Justice Vertefeuille also found the dispute to be justiciable, but she dissented from the plurality ruling because she disagrees with the plurality’s interpretation of article eighth, § 1:
Instead, I would conclude that the constitutional requirement that ‘‘[t]here shall always be free public elementary and secondary schools in the state’’; Conn. Const., art. VIII, § 1; was intended to ensure the perpetuation of Connecticut’s statewide system of free public schools, and was not intended to guarantee a ‘‘suitable’’ education as interpreted by the majority. I therefore would conclude that the trial court properly granted the defendants’ motion to strike counts one, two and four of the plaintiffs’ complaint.
Finally, Justice Zarella, joined by Justice McLachlan, dissented, stating “Thus, by extending judicial authority into areas expressly reserved to the legislature, this court’s ruling in the present case sets a dangerous precedent that will create a quagmire of uncertainty with respect to future controversies regarding the boundaries of judicial and legislative power in matters concerning education.”

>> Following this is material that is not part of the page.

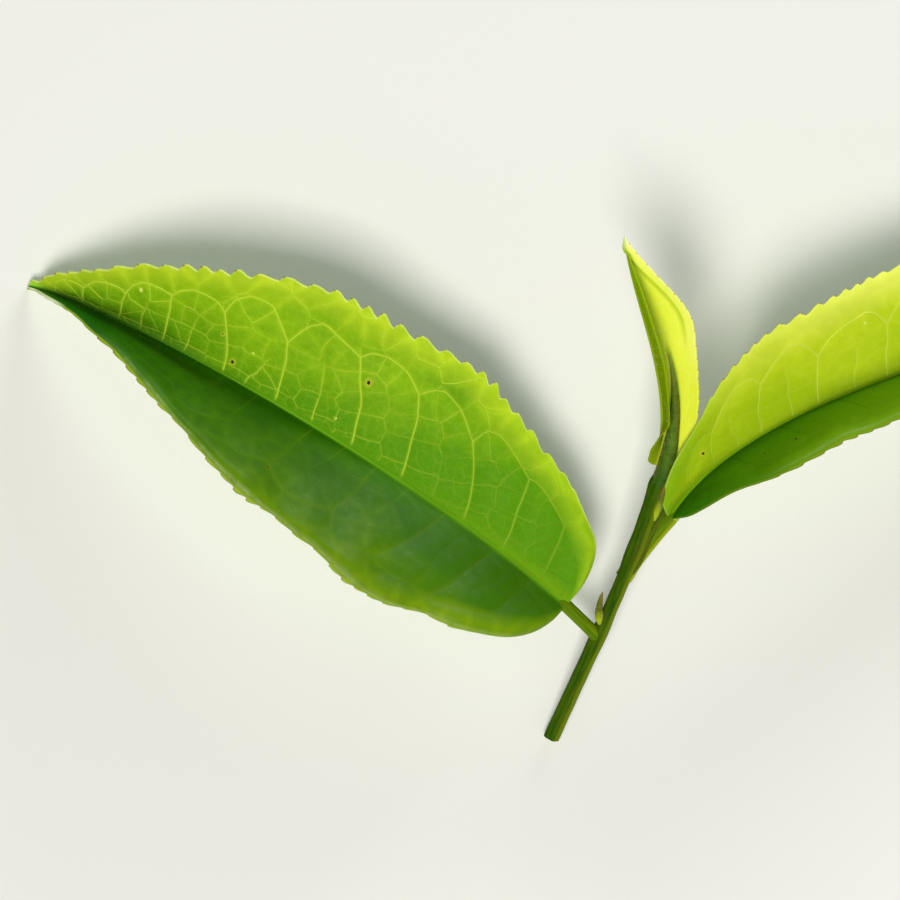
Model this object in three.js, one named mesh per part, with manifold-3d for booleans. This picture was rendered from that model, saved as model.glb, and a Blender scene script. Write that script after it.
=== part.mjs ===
// Tea shoot: two open leaves, a folded young leaf, its terminal bud and two side buds on a cut green
// stem, lying on a table. It rests on the tips of the two open leaves and on the cut end of the stem.
// Sizes are in millimetres and degrees. +X runs along the spread of the open leaves, +Y towards the
// tip of the shoot and +Z up. The origin is under the middle of the shoot, on the table.

import * as THREE from 'three';
import { mergeVertices } from 'three/addons/utils/BufferGeometryUtils.js';
import Module from 'manifold-3d';

const wasm = await Module();
wasm.setup();

// Driving sizes. Places are taken from a drafting point beside the lower leaf, at table height, and
// the whole shoot is set on its origin at the end.

const clearance = 0.3;

const stem = {
  path: [[12.3, -35.1, 0.92], [17.4, -23.4, 4.9], [22.6, -13.0, 8.6], [25.2, -2.6, 12.1]],
  cutRadius: 0.98,
  topRadius: 0.8,
  nodes: [0.385, 0.68, 0.97],
  nodeSwelling: 0.14,
  nodeReach: 0.05,
};

const lowerLeaf = {
  petiole: [[17.9, -22.6, 5.2], [16.4, -21.1, 6.8], [14.0, -18.8, 7.6]],
  midrib: [[14.0, -18.8, 7.6], [-4.0, -2.6, 10.5], [-37.7, 16.1, 8.0], [-51.5, 19.9, 0.34]],
  halfWidth: 16.8,
  widest: 0.51,
  baseRound: 0.38,
  tipBulge: 1.36,
  tipTaper: 1.02,
  tiltRight: [8, 52],
  tiltLeft: [34, 80],
  tiltFrom: 0.15,
  tiltTo: 0.95,
  opening: 3.2,
  thickness: 0.8,
  crown: 0.5,
  teeth: 30,
  toothHeight: 0.32,
  ribRadius: [0.8, 0.32],
};

const upperLeaf = {
  petiole: [[20.9, -15.4, 7.3], [24.6, -11.7, 8.7], [26.4, -8.3, 9.8]],
  midrib: [[26.4, -8.3, 9.8], [34.1, 4.8, 13.5], [59.6, 11.3, 10.0], [89.7, 19.3, 0.37]],
  halfWidth: 14.1,
  widest: 0.58,
  baseRound: 1.0,
  tipBulge: 1.8,
  tipTaper: 0.8,
  tiltRight: [62, 80],
  tiltLeft: [48, 22],
  tiltFrom: 0,
  tiltTo: 0.95,
  opening: 3.2,
  thickness: 0.8,
  crown: 0.4,
  teeth: 30,
  toothHeight: 0.3,
  ribRadius: [0.75, 0.32],
};

const youngLeaf = {
  petiole: [[24.7, -4.2, 11.3], [24.9, -3.1, 11.9], [25.1, -1.9, 12.6]],
  midrib: [[25.1, -1.9, 12.6], [26.6, 9.1, 16.0], [21.5, 16.4, 19.0], [20.3, 25.3, 20.0]],
  halfWidth: 5.6,
  widest: 0.56,
  baseRound: 0.38,
  tipBulge: 1.64,
  tipTaper: 1.28,
  tiltRight: [0, 24],
  tiltLeft: [45, 99],
  tiltFrom: 0,
  tiltTo: 0.28,
  opening: 2.0,
  thickness: 0.5,
  crown: 0.15,
  teeth: 16,
  toothHeight: 0.12,
  ribRadius: [0.42, 0.2],
};

const buds = {
  terminal_bud: { path: [[25.8, -2.9, 12.6], [27.6, 5.2, 16.6], [25.5, 12.1, 19.8]], radius: 0.6 },
  axillary_bud_upper: { path: [[24.1, -8.7, 10.6], [24.9, -6.5, 12.1], [25.9, -3.8, 13.3]], radius: 0.42 },
  axillary_bud_lower: { path: [[18.1, -21.1, 6.6], [17.7, -19.1, 7.9], [18.4, -17.0, 9.0]], radius: 0.48 },
};

// Shares of a blade's length, from its base at 0 to its tip at 1
const toothStart = 0.1;
const toothEnd = 0.97;
const ribEnd = 0.985;

const edgeHalfWidth = 0.3;   // at the very base and tip of a blade
const toothPeak = 0.75;      // how far along a tooth its point stands
const acrossSteps = 4;       // strips from the midrib to each margin
const stripBias = 0.2;       // how much wider the strips are beside the midrib
const ribSink = 0.4;         // how far a rib sits under the blade, in its own radii

const spear = { widest: 0.25, footReach: 0.3, tipReach: 0.76, hollow: 1.5, taper: 1.1 };

const facets = {
  stem: { sides: 14, steps: 36 },
  rib: { sides: 8, steps: 16 },
  petiole: { sides: 10, steps: 6 },
  bud: { sides: 10, steps: 16 },
};

const greens = {
  stem: { color: '#3f6b16', roughness: 0.5 },
  openLeaf: { color: '#5f9a1c', roughness: 0.42 },
  youngLeaf: { color: '#a9c43c', roughness: 0.48 },
  bud: { color: '#7f9a3a', roughness: 0.6 },
};

// Rules that all pieces share

const worldUp = new THREE.Vector3(0, 0, 1);

function curveThrough(points) {
  const places = points.map((point) => new THREE.Vector3(...point));
  return places.length === 3
    ? new THREE.QuadraticBezierCurve3(...places)
    : new THREE.CubicBezierCurve3(...places);
}

// The cross-section frame of a curve: its centre, and the directions to its right and upwards.
function sectionAt(curve, share) {
  const centre = curve.getPoint(share);
  const along = curve.getTangent(THREE.MathUtils.clamp(share, 0, 1));
  const right = new THREE.Vector3().crossVectors(along, worldUp).normalize();
  const up = new THREE.Vector3().crossVectors(right, along);
  return { centre, right, up };
}

function settled(from, to, share) {
  return THREE.MathUtils.smoothstep(share, from, to);
}

function solidOf(geometry) {
  geometry.deleteAttribute('normal');
  geometry.deleteAttribute('uv');
  const merged = mergeVertices(geometry, 1e-5);
  return new wasm.Manifold(new wasm.Mesh({
    numProp: 3,
    vertProperties: new Float32Array(merged.attributes.position.array),
    triVerts: new Uint32Array(merged.index.array),
  }));
}

function meshOf(name, solid, finish) {
  const { vertProperties, triVerts } = solid.getMesh();
  const geometry = new THREE.BufferGeometry();
  geometry.setAttribute('position', new THREE.BufferAttribute(new Float32Array(vertProperties), 3));
  geometry.setIndex(new THREE.BufferAttribute(new Uint32Array(triVerts), 1));
  geometry.computeVertexNormals();
  const mesh = new THREE.Mesh(geometry, new THREE.MeshStandardMaterial({ ...finish, metalness: 0 }));
  mesh.name = name;
  return mesh;
}

// A round limb along a curve. Its radius and how far it sinks under the curve follow its length.
function limb(curve, radiusAt, { sides, steps, from = 0, to = 1, sink = 0 }) {
  const geometry = new THREE.CylinderGeometry(1, 1, 1, sides, steps);
  const places = geometry.attributes.position;
  const spot = new THREE.Vector3();
  for (let i = 0; i < places.count; i += 1) {
    spot.fromBufferAttribute(places, i);
    const share = from + (to - from) * (spot.y + 0.5);
    const { centre, right, up } = sectionAt(curve, share);
    const radius = radiusAt(share);
    centre.addScaledVector(right, spot.x * radius);
    centre.addScaledVector(up, spot.z * radius - sink * radius);
    places.setXYZ(i, centre.x, centre.y, centre.z);
  }
  return solidOf(geometry);
}

// Stem

function stemRadius(share) {
  const plain = THREE.MathUtils.lerp(stem.cutRadius, stem.topRadius, share);
  const swelling = stem.nodes.reduce((sum, node) => {
    const away = (share - node) / stem.nodeReach;
    return sum + stem.nodeSwelling * Math.exp(-away * away);
  }, 0);
  return plain * (1 + swelling);
}

function stemLimb(extra) {
  const curve = curveThrough(stem.path);
  const overrun = extra / curve.getLength();
  return limb(curve, (share) => stemRadius(share) + extra, {
    ...facets.stem, from: -overrun, to: 1 + overrun,
  });
}

// Leaves

function halfWidthAt(leaf, share) {
  const { widest } = leaf;
  const low = Math.max(0, (widest - share) / widest);
  const high = Math.max(0, (share - widest) / (1 - widest));
  const fullness = share < widest
    ? (1 - low ** 2) ** leaf.baseRound
    : (1 - high ** leaf.tipBulge) ** leaf.tipTaper;
  return Math.max(edgeHalfWidth, leaf.halfWidth * fullness);
}

// The direction from the midrib towards one margin, and the blade's normal on that side.
function slopeAt(leaf, section, side, share) {
  const tilts = side > 0 ? leaf.tiltRight : leaf.tiltLeft;
  const settledShare = settled(leaf.tiltFrom, leaf.tiltTo, share);
  const openShare = Math.min(1, halfWidthAt(leaf, share) / leaf.opening);
  const tilt = THREE.MathUtils.degToRad(THREE.MathUtils.lerp(tilts[0], tilts[1], settledShare) * openShare);
  const outward = section.right.clone().multiplyScalar(side * Math.cos(tilt))
    .addScaledVector(section.up, Math.sin(tilt));
  const normal = section.up.clone().multiplyScalar(Math.cos(tilt))
    .addScaledVector(section.right, -side * Math.sin(tilt));
  return { outward, normal };
}

function bladePoint(leaf, curve, across, step, depth) {
  const tooth = Math.floor(step / 2);
  const onPeak = step % 2 === 1;
  const share = (tooth + (onPeak ? toothPeak : 0)) / leaf.teeth;
  const section = sectionAt(curve, share);
  const reach = Math.abs(across) * (1 + stripBias - stripBias * Math.abs(across));
  const atMargin = Math.abs(across) === 1;
  const toothed = atMargin && onPeak && share > toothStart && share < toothEnd;
  const halfWidth = halfWidthAt(leaf, share);
  const width = halfWidth * reach + (toothed ? leaf.toothHeight : 0);
  const right = slopeAt(leaf, section, 1, share);
  const left = slopeAt(leaf, section, -1, share);
  const side = across >= 0 ? right : left;
  const normal = across === 0 ? right.normal.clone().add(left.normal).normalize() : side.normal;
  const crown = leaf.crown * Math.sin(Math.PI * reach) * (halfWidth / leaf.halfWidth);
  return section.centre
    .addScaledVector(side.outward, width)
    .addScaledVector(normal, crown + depth * leaf.thickness);
}

function blade(leaf) {
  const curve = curveThrough(leaf.midrib);
  const steps = 2 * leaf.teeth;
  const geometry = new THREE.BoxGeometry(2, 1, 1, 2 * acrossSteps, steps, 1);
  const places = geometry.attributes.position;
  for (let i = 0; i < places.count; i += 1) {
    const step = Math.round((places.getY(i) + 0.5) * steps);
    const across = Math.round(places.getX(i) * acrossSteps) / acrossSteps;
    const point = bladePoint(leaf, curve, across, step, places.getZ(i));
    places.setXYZ(i, point.x, point.y, point.z);
  }
  return solidOf(geometry);
}

function petioleLimb(leaf, extra) {
  return limb(curveThrough(leaf.petiole), () => leaf.ribRadius[0] + extra, {
    ...facets.petiole, sink: ribSink,
  });
}

function leafSolid(leaf) {
  const ribRadiusAt = (share) => THREE.MathUtils.lerp(leaf.ribRadius[0], leaf.ribRadius[1], share);
  const rib = limb(curveThrough(leaf.midrib), ribRadiusAt, { ...facets.rib, to: ribEnd, sink: ribSink });
  return blade(leaf).add(rib).add(petioleLimb(leaf, 0));
}

// Buds: narrow spears, round at the foot and drawn out to a point

function spearRadius(share) {
  const below = (spear.widest - share) / spear.footReach;
  const above = (share - spear.widest) / spear.tipReach;
  return share < spear.widest ? Math.sqrt(1 - below ** 2) : (1 - above ** spear.hollow) ** spear.taper;
}

function budLimb(bud, extra) {
  return limb(curveThrough(bud.path), (share) => bud.radius * spearRadius(share) + extra, facets.bud);
}

// Assembly

const stemRoom = stemLimb(clearance);
const budSolids = Object.fromEntries(
  Object.entries(buds).map(([name, bud]) => [name, budLimb(bud, 0).subtract(stemRoom)]),
);
const upperPetioleRoom = petioleLimb(upperLeaf, clearance);
const lowerPetioleRoom = petioleLimb(lowerLeaf, clearance);
budSolids.axillary_bud_upper = budSolids.axillary_bud_upper.subtract(upperPetioleRoom);
budSolids.axillary_bud_lower = budSolids.axillary_bud_lower.subtract(lowerPetioleRoom);
const terminalBudRoom = budLimb(buds.terminal_bud, clearance);
const leafSolids = {
  leaf_lower: leafSolid(lowerLeaf).subtract(stemRoom),
  leaf_upper: leafSolid(upperLeaf).subtract(stemRoom),
  young_leaf: leafSolid(youngLeaf).subtract(stemRoom).subtract(terminalBudRoom),
};

const shoot = new THREE.Group();
shoot.add(meshOf('stem', stemLimb(0), greens.stem));
shoot.add(meshOf('leaf_lower', leafSolids.leaf_lower, greens.openLeaf));
shoot.add(meshOf('leaf_upper', leafSolids.leaf_upper, greens.openLeaf));
shoot.add(meshOf('young_leaf', leafSolids.young_leaf, greens.youngLeaf));
Object.entries(budSolids).forEach(([name, solid]) => shoot.add(meshOf(name, solid, greens.bud)));

// The shoot is set down: its lowest point on the table and the origin under the middle of its box.
const box = new THREE.Box3().setFromObject(shoot);
const middle = box.getCenter(new THREE.Vector3());
shoot.position.set(-middle.x, -middle.y, -box.min.z);
shoot.updateMatrixWorld(true);

export default shoot;
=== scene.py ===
# Tea shoot: two open leaves, a young leaf folded round its bud and two side buds on a cut green stem.
# It lies on a pale floor and the camera looks straight down on it. The shape rules work in
# millimetres from the drafting point of the solids, and each mesh is then set on the frame.

import math

import bpy
import numpy as np
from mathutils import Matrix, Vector
from mathutils.geometry import delaunay_2d_cdt


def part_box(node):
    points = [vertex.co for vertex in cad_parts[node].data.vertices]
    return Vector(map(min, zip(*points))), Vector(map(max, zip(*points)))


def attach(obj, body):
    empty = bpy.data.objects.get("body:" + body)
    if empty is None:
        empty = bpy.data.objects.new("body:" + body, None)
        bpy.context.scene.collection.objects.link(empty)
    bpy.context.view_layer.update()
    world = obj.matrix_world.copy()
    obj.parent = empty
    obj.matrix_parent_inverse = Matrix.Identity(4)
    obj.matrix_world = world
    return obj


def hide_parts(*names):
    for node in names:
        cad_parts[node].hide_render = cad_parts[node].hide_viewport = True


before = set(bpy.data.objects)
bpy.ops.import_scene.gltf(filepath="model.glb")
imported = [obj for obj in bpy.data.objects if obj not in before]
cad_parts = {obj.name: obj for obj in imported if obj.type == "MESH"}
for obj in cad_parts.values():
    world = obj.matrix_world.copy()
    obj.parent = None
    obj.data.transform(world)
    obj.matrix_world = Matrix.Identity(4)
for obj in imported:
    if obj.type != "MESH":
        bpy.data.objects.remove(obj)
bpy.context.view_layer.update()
scene = bpy.context.scene
print("frame loaded, nodes:", len(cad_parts))

millimetre = 0.001
worldUp = np.array([0.0, 0.0, 1.0])


# Rules that all pieces share

def lerp(low, high, share):
    return low + (high - low) * share


def smooth(share, low=0.0, high=1.0):
    share = np.clip((share - low) / (high - low), 0, 1)
    return share * share * (3 - 2 * share)


def bump(place, centre, spread):
    return np.exp(-(((place - centre) / spread) ** 2))


def bezier(points, share):
    points = np.array(points, float)
    degree = len(points) - 1
    share = np.asarray(share, float)[:, None]
    return sum(
        math.comb(degree, k) * (1 - share) ** (degree - k) * share**k * points[k]
        for k in range(degree + 1)
    )


def unit(vectors):
    return vectors / np.linalg.norm(vectors, axis=1, keepdims=True)


def sectionAt(path, share):
    # centre of a curve, its direction, and the directions to its right and upwards
    along = unit(bezier(np.diff(np.array(path, float), axis=0), np.clip(share, 0, 1)))
    right = unit(np.cross(along, worldUp))
    return bezier(path, share), along, right, np.cross(right, along)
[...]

Notwithstanding the court’s difficulty in finding agreement on the role of the courts and the standard to apply, this case is significant for the future of education in Connecticut. While we may not expect the courts to issue a clear and final ruling for years, this litigation increases public awareness of the challenges we face in assuring that all children receive a suitable educational opportunity. We may hope that this litigation will serve as an important invitation to the General Assembly to make meaningful changes in how Connecticut funds education and to assure that we meet the state constitutional mandate to provide all students a substantially equal educational opportunity.